You provide some fascinating examples of Brando rewriting scenes. What struck you about his ear for dialogue and his revisions?
The main principle that Brando adhered to was: less is more. He never used an utterance if a gesture, shake of the head or wave of the hand, would do. And he regularly wrote or improvised some of the best lines for his characters after crossing out paragraphs of dialogue he considered overdone. He understood how expressive silence could be and the value of conciseness.
He came up with many film lines that have become colloquial. From The Godfather: “Bonasera, Bonasera, what did I ever do to make you treat me so disrespectfully?” “We’re not murderers, despite what this undertaker says.” From Mutiny on the Bounty: “I was just thinking, sir, that our little errand for groceries might end up in a page of naval history if we succeed in negotiating the Horn in the dead of winter.” From One-Eyed Jacks: “Get up, you scum-sucking pig!” “Well, you know me, Dad, if I didn’t feel right about it, we’d be out there splattering each other all over that front yard…a man can’t stay angry for five years. Can he?”
After all of your research, what did you come to admire most about him?
His curiosity, as well as his skepticism. Judging from his book collection, he was someone who wanted to understand deeply whatever it was that interested him. One of the most typical comments in the margins of his books was, “get,” which was a reminder to get a book that was mentioned in what he was reading and that sounded interesting or important.
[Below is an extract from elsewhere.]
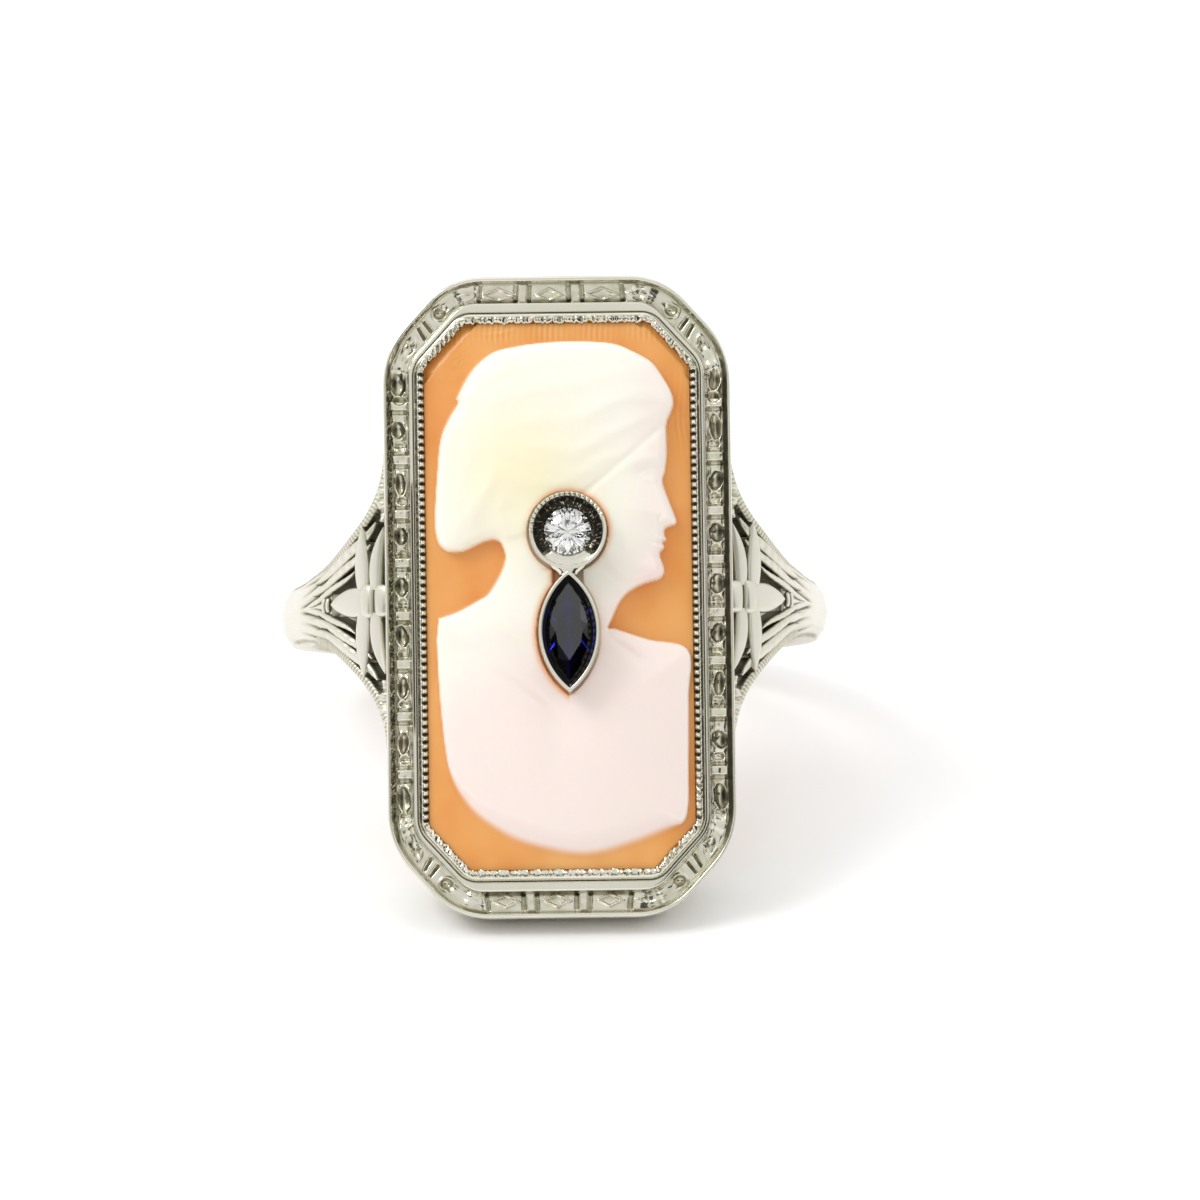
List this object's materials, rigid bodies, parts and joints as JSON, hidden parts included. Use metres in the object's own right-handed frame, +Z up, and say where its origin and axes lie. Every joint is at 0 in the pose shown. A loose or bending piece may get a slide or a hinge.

In his direct encounters with people, too, he was someone who studied other human beings with the concentration of a zoologist. Brando’s hunger to know and understand the world and people in it was as great, I found, as his more legendary hungers for women and food. At the same time, he was a person who was always questioning, doubting. He argued with authors he deeply admired (signaled by his calling them up, or buying all their books—examples, Hannah Arendt, Lewis Thomas) in the margins of their books, writing, “how do you know?” or “was you dere Charlie?” He wanted to know all sides of an issue.